Statistical Significance
Don't call a winner early. VSLStats uses a two-proportion z-test to calculate confidence. The default confidence threshold is 95%, meaning there's less than a 5% chance the observed difference is due to random variation.
If a test is running for more than 30 days without reaching significance, the difference is likely too small to matter in practice. Consider testing a more dramatic change.
Ending a Test and Applying the Winner
- Once your test reaches statistical significance and you're satisfied with the sample size, click End Test.
- VSLStats will show a final summary with confidence, uplift, and recommended action.
- Click Apply Winner to automatically set the winning variant as the default for 100% of traffic.

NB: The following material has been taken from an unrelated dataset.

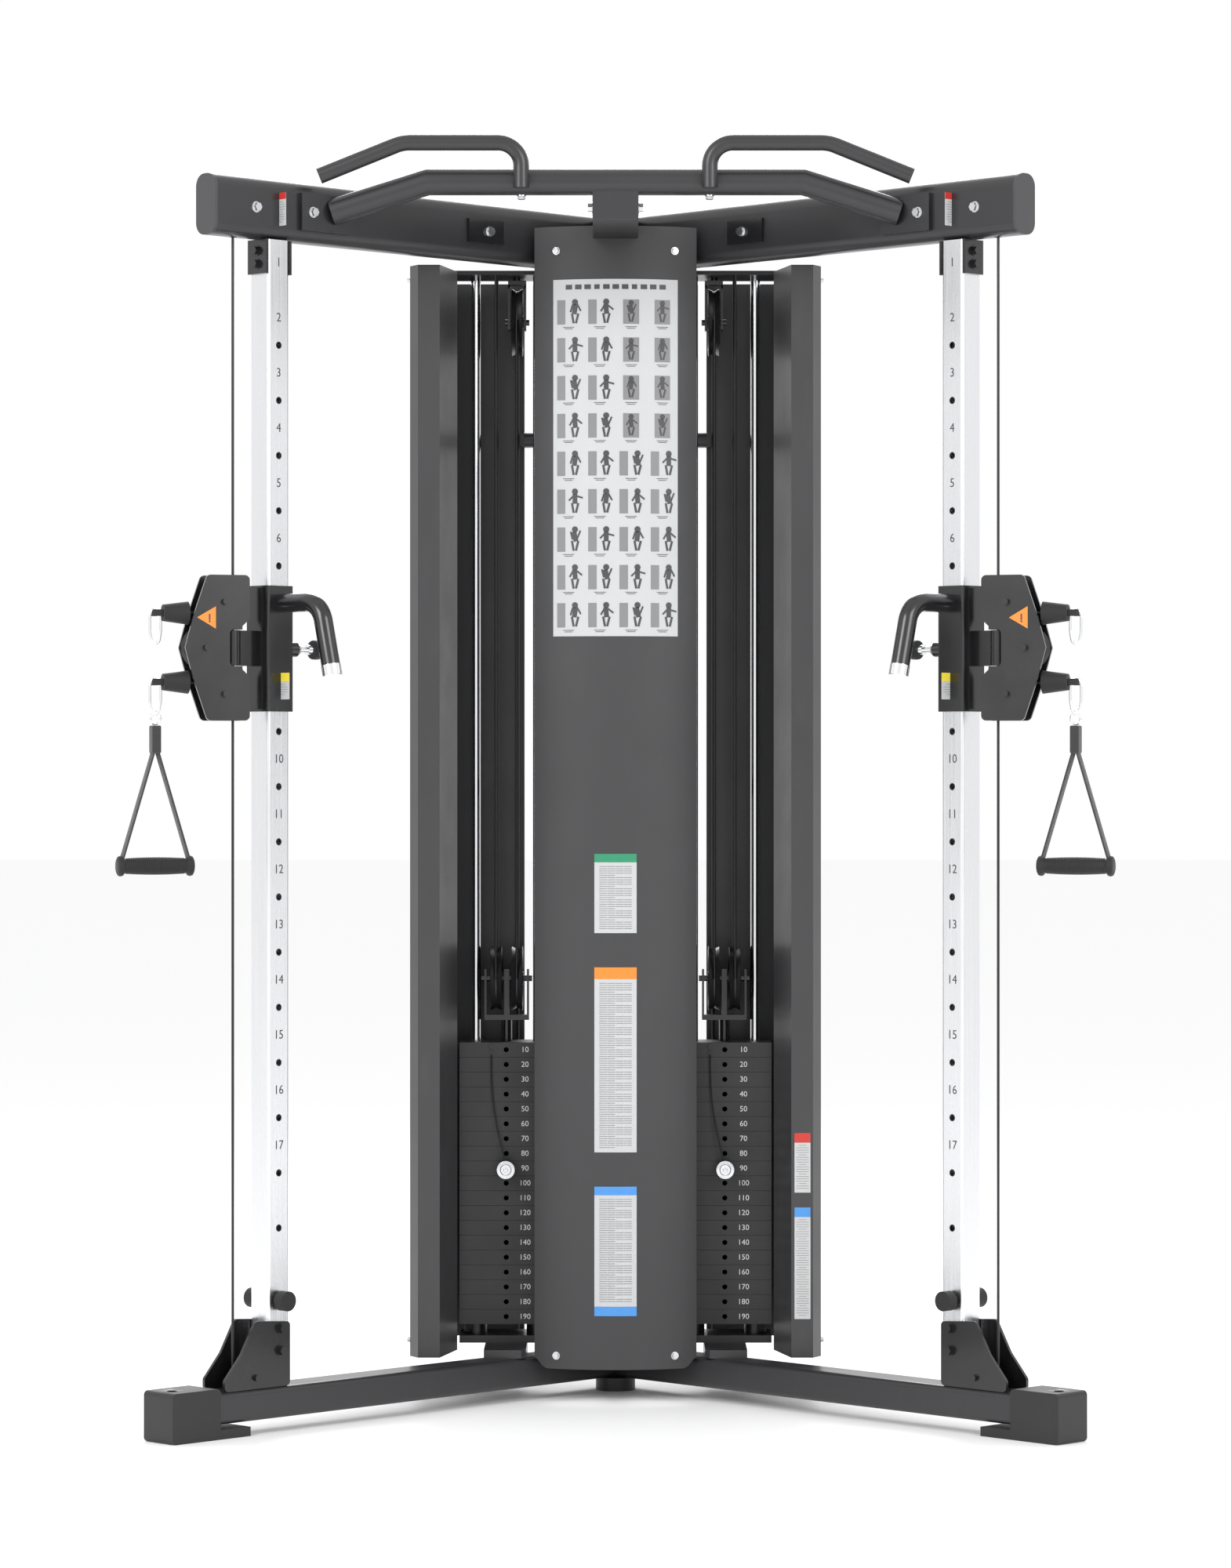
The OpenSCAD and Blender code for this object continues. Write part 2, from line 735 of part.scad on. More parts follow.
module sleeve() {
    color("#1f1f21") arm() translate([post_reach, 0, carriage_z]) difference() {
        union() {
            translate([0, 0, -sleeve_h / 2]) linear_extrude(sleeve_h)
                round_rect(2 * sleeve_out, 2 * sleeve_out, 5);
            // The web and the knuckle that the head turns on.
            box([sleeve_out - 1, -6, -knuckle_h / 2], [swivel_out, 6, knuckle_h / 2]);
            box([sleeve_out - 1, -20, -sleeve_h / 2 + 4], [sleeve_out + 6, 20, sleeve_h / 2 - 4]);
            rod_z(-knuckle_h / 2, knuckle_h / 2, knuckle_r, swivel_out);
            // The pop pin's collar.
            rod_x(-sleeve_out - 30, -sleeve_out + 1, 14);
        }
        translate([0, 0, -sleeve_h / 2 - 1]) linear_extrude(sleeve_h + 2)
            square(2 * sleeve_in, center = true);
        rod_z(-knuckle_h, knuckle_h, cable_r + 2, swivel_out);
        rod_x(-sleeve_out - 40, -sleeve_in + 2, pin_body_r + run_gap);
    }
}

pin_body_r = 5;

module pop_pin() {
    color("#d5d6d8") arm() translate([post_reach, 0, carriage_z]) {
        rod_x(-sleeve_out - 58, -sleeve_in, pin_body_r);
        rod_x(-sleeve_out - 74, -sleeve_out - 58, 9);
        rod_x(-sleeve_out - 92, -sleeve_out - 74, 17);
    }
}

// The bent tube that the user moves the carriage by.
module grip_tube() {
    bend = 45;
    turn = 76;
    reach = 72;
    drop = 82;
    band = 20;
    z = sleeve_h / 2 - 32;
    color("#1f1f21") arm() translate([post_reach, -sleeve_out, carriage_z + z]) {
        rod_y(-reach, 0, grip_r);
        translate([0, -reach, -bend]) rotate([0, 90, 0]) rotate([0, 0, 180])
            rotate_extrude(angle = turn) translate([bend, 0]) circle(grip_r - weld);
        translate([0, -reach - bend * sin(turn), -bend * (1 - cos(turn))])
            rotate([180 - (90 - turn), 0, 0]) {
                cylinder(h = drop, r = grip_r);
                translate([0, 0, drop]) cylinder(h = band, r = grip_r + 0.4);
            }
    }
}

cheek_outline = rounded([
    [-25, cheek_h / 2], [54, cheek_h / 2], [80, 55], [95, 0], [80, -55], [54, -cheek_h / 2],
    [-25, -cheek_h / 2], [-25, -52], [-8, -knuckle_h / 2 - 4], [12, -knuckle_h / 2 - 1],
    [12, knuckle_h / 2 + 1], [-8, knuckle_h / 2 + 4], [-25, 52]
], 9);

// Two cheek plates, the pivot blocks above and below the knuckle, and three axles.
module head() {
    axles = [[roller_x, roller_z], [head_sheave_x, 0], [roller_x, -roller_z]];
    color("#1b1b1d") head_frame() {
        for (y = [-cheek_y - cheek_t, cheek_y])
            difference() {
                wall_y(y, y + cheek_t) polygon(cheek_outline);
                for (a = axles)
                    rod_y(y - 1, y + cheek_t + 1, axle_r, a[0], a[1]);
            }
        for (k = [-1, 1])
            difference() {
                box([-13, -cheek_y, k > 0 ? knuckle_h / 2 + 1 : -knuckle_h / 2 - 23],
                    [12, cheek_y, k > 0 ? knuckle_h / 2 + 23 : -knuckle_h / 2 - 1]);
                rod_z(-cheek_h, cheek_h, cable_r + 2);
            }
    }
    color("#c9cacc") head_frame() for (a = axles)
        rod_y(-cheek_y - cheek_t - 9, cheek_y + cheek_t + 9, axle_r, a[0], a[1]);
}

module roller(k) {
    color("#1a1a1c") head_frame() translate([roller_x, 0, k * roller_z]) rotate([90, 0, 0])
        sheave(roller_r, roller_groove, 20, axle_r + run_gap);
}

module head_sheave() {
    color("#1a1a1c") head_frame() translate([head_sheave_x, 0, 0]) rotate([90, 0, 0])
        sheave(head_sheave_r, head_sheave_r - 6, 26, axle_r + run_gap);
}

// The two cable ends: a wrap round the roller, the cable, its rubber stop and a fork.
module cable_ends() {
    wrap = 45;
    r = roller_groove + cable_r + 0.4;
    color("#1a1a1c") head_frame() for (k = [-1, 1]) mirror([0, 0, k < 0 ? 1 : 0]) {
        translate([roller_x, 0, roller_z]) rotate([90, 0, 0])
            rotate_extrude(angle = wrap, start = 270 - wrap) translate([r, 0]) circle(cable_r);
        rod_x(roller_x, stop_x, cable_r, 0, roller_z - r);
        translate([stop_x, 0, roller_z - r]) rotate([0, 90, 0])
            cylinder(h = stop_len, r1 = 21, r2 = 15, $fn = 48);
        // A fork, whose pin the hook hangs on.
        for (y = [-7.5, 4.5])
            box([stop_x + stop_len - 1, y, roller_z - r - 6], [eye_x + 6, y + 3, roller_z - r + 6]);
        rod_y(-7.5, 7.5, 3, eye_x, roller_z - r);
    }
}

// The strap handle hangs from the lower cable end.
hang_z = roller_z - roller_groove - cable_r - 0.4;
hook_len = 66;
strap_top = hook_len + 14;
grip_drop = 330;
grip_half = 70;

module handle() {
    color("#1a1a1c") head_frame() translate([eye_x, 0, -hang_z]) {
        // The carabiner, a flat ring.
        color("#d5d6d8") wall_y(-3, 3) difference() {
            translate([0, -hook_len / 2 + 9]) round_rect(20, hook_len, 9.5);
            translate([0, -hook_len / 2 + 9]) round_rect(11, hook_len - 9, 5.2);
        }
        // The sewn sleeve and the two strap legs.
        wall_y(-13, 13) polygon([[-9, -strap_top], [9, -strap_top], [12, -strap_top - 46],
                                 [-12, -strap_top - 46]]);
        wall_y(-3, 3) polygon([[-5, -hook_len + 6], [5, -hook_len + 6], [8, -strap_top],
                               [-8, -strap_top]]);
        for (k = [-1, 1])
            wall_y(-12, 12) polygon([[k * 12, -strap_top - 46], [k * 5, -strap_top - 46],
                                     [k * (grip_half - 9), -grip_drop + 12],
                                     [k * (grip_half - 2), -grip_drop + 12]]);
        // The grip barrel, with its end discs.
        for (k = [-1, 1])
            rod_x(k > 0 ? grip_half - 12 : -grip_half, k > 0 ? grip_half : -grip_half + 12, 18,
                  0, -grip_drop);
        rod_x(-grip_half + 12, grip_half - 12, 15, 0, -grip_drop);
    }
}

// ---------- fasteners ----------

module frame_bolts() {
    face = -beam_w / 2;
    color("#c9cacc") {
        both() {
            // Through the top beams: at the posts, at the bar's ends and at the gussets.
            arm() translate([post_reach + 56, face, beam_mid]) bolt_head(8);
            arm() translate([bar_out * sqrt(2) + 22, face - 8, beam_mid]) bolt_head(8);
            arm() translate([368, face - 5, beam_mid]) bolt_head(8);
            // Panel screws.
            for (z = [panel_z0 + 25, panel_z1 - 46])
                let (x = panel_w / 2 - 42)
                    translate([x, panel_cy - sqrt(pow(panel_r, 2) - x * x), z])
                        rotate([0, 0, asin(x / panel_r)]) bolt_head(6);
            // Cover screws.
            for (z = [cover_z0 + 29, cover_z1 - 25])
                translate([cover_x, cover_front + 50, z]) rotate([0, 0, 90]) bolt_head(5);
            // Under the bar, below the raised grips.
            translate([raised_x, -bar_out, bar_z - bar_r]) rotate([90, 0, 0]) bolt_head(7);
            // Each side of the strut.
            translate([42, -bar_out + 40, bar_z - bar_r - 18]) rotate([0, 0, 90]) bolt_head(8);
        }
    }
}

// ---------- the parts ----------

side(-1) base_beam();  // left_base_beam
side(1) base_beam();  // right_base_beam
foot_caps();
centre_foot();
centre_column();
side(-1) top_beam();  // left_top_beam
side(1) top_beam();  // right_top_beam
beam_caps();
side(-1) post();  // left_post
side(1) post();  // right_post
side(-1) base_bracket();  // left_base_bracket
side(1) base_bracket();  // right_base_bracket
post_bumpers();
bracket_plates();
pull_up_bar();
bar_strut();
front_panel();
panel_labels();
side(-1) cover();  // left_cover
side(1) cover();  // right_cover
cover_links();
stack_supports();
guide_rods();
side(-1) lower_plates();  // left_lower_plates
side(1) lower_plates();  // right_lower_plates
frame_bolts();
sheave_hangers();
fixed_cables();
side(-1) base_sheave();  // left_base_sheave
side(1) base_sheave();  // right_base_sheave
side(-1) upper_sheave();  // left_upper_sheave
side(1) upper_sheave();  // right_upper_sheave
side(-1) lifted_plates(-1);  // left_lifted_plates
side(1) lifted_plates(1);  // right_lifted_plates
side(-1) lift_block();  // left_lift_block
side(1) lift_block();  // right_lift_block
side(-1) lift_sheaves();  // left_lift_sheaves
side(1) lift_sheaves();  // right_lift_sheaves
side(-1) stack_cable();  // left_stack_cable
side(1) stack_cable();  // right_stack_cable
side(-1) selector_pin();  // left_selector_pin
side(1) selector_pin();  // right_selector_pin
side(-1) sleeve();  // left_sleeve
side(1) sleeve();  // right_sleeve
side(-1) grip_tube();  // left_grip_tube
side(1) grip_tube();  // right_grip_tube
side(-1) pop_pin();  // left_pop_pin
side(1) pop_pin();  // right_pop_pin
side(-1) head();  // left_head
side(1) head();  // right_head
side(-1) roller(1);  // left_top_roller
side(1) roller(1);  // right_top_roller
side(-1) head_sheave();  // left_head_sheave
side(1) head_sheave();  // right_head_sheave
side(-1) roller(-1);  // left_low_roller
side(1) roller(-1);  // right_low_roller
side(-1) cable_ends();  // left_cable_ends
side(1) cable_ends();  // right_cable_ends
side(-1) handle();  // left_handle
side(1) handle();  // right_handle
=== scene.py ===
"""Functional trainer: finishes, prints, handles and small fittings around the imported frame."""

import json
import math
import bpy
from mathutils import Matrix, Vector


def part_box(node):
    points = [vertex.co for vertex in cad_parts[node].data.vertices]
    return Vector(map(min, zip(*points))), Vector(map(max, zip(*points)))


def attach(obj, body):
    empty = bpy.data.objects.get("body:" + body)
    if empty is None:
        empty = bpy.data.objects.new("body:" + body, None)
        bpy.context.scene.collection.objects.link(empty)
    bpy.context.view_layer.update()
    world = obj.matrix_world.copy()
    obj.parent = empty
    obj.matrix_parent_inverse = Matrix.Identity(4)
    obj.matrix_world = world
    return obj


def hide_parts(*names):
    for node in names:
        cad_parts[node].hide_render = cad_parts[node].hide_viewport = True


bl_info = {
    "name": "Functional Trainer Finish",
    "version": (1, 0, 0),
    "blender": (4, 5, 0),
    "location": "View3D > Sidebar > Trainer",
    "description": "Paints the cable trainer and adds its handles, prints and fittings",
    "category": "Object",
}

import bmesh
import bpy
from bpy.props import FloatProperty, FloatVectorProperty, PointerProperty
from mathutils import Matrix, Vector

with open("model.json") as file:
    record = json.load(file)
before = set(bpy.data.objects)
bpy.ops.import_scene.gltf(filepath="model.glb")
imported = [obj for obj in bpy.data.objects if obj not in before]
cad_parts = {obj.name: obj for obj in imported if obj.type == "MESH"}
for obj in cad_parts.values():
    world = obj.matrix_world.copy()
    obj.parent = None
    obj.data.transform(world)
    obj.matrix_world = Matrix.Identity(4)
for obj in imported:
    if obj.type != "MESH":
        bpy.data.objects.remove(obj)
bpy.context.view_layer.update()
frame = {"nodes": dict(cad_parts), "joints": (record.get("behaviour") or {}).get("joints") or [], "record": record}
NODES = frame["nodes"]
SIDES = (("left", -1), ("right", 1))
MM = 0.001
MERGE = 1e-6      # vertices closer than this are one
POLE = 1e-7       # a profile's smallest radius, merged into its pole
SKIN = 0.8 * MM   # thickness of the panel's labels
UP = Vector((0, 0, 1))


# ---------- sizes and colours that a user may change ----------


def colour_prop(name, description, default):
    """A linear RGB colour with the socket's subtype."""
    return FloatVectorProperty(
        name=name, description=description, default=default, subtype="COLOR", min=0, max=1
    )


class TrainerFinish(bpy.types.PropertyGroup):
    """Colours of the main finishes"""

    frame_colour: colour_prop("Frame", "Powder coat on the beams", (0.017, 0.017, 0.019))
    panel_colour: colour_prop("Panel", "Powder coat on the front panel", (0.034, 0.034, 0.036))
    cover_colour: colour_prop("Covers", "Powder coat on the stack covers", (0.03, 0.03, 0.032))
    post_colour: colour_prop("Posts", "Satin chrome on the posts", (0.80, 0.81, 0.83))
    film_colour: colour_prop("Print film", "Ground of the placard", (0.48, 0.485, 0.49))
    ink_colour: colour_prop("Ink", "Figures on the placard", (0.05, 0.05, 0.055))


class TrainerSizes(bpy.types.PropertyGroup):
    """Sizes of the added pieces"""

    numeral: FloatProperty(
        name="Numeral height", description="Height of a numeral on a post",
        default=17 * MM, unit="LENGTH",
    )
    wire: FloatProperty(
        name="Wire", description="Radius of a carabiner's wire", default=2.6 * MM, unit="LENGTH"
    )
    strap: FloatProperty(
        name="Strap", description="Thickness of the handle's webbing",
        default=3.2 * MM, unit="LENGTH",
    )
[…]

- The losing variant is archived - you can reference its data anytime but it will no longer serve traffic.
Best Practices
- Run one test at a time per video to avoid interaction effects between variables.
- Document your hypothesis before starting: "We believe X change will improve Y metric by Z% because…"
- Keep tests running through at least one full week to account for weekday/weekend traffic differences.
- Segment your results by traffic source - a variant that wins on paid traffic may lose on email traffic.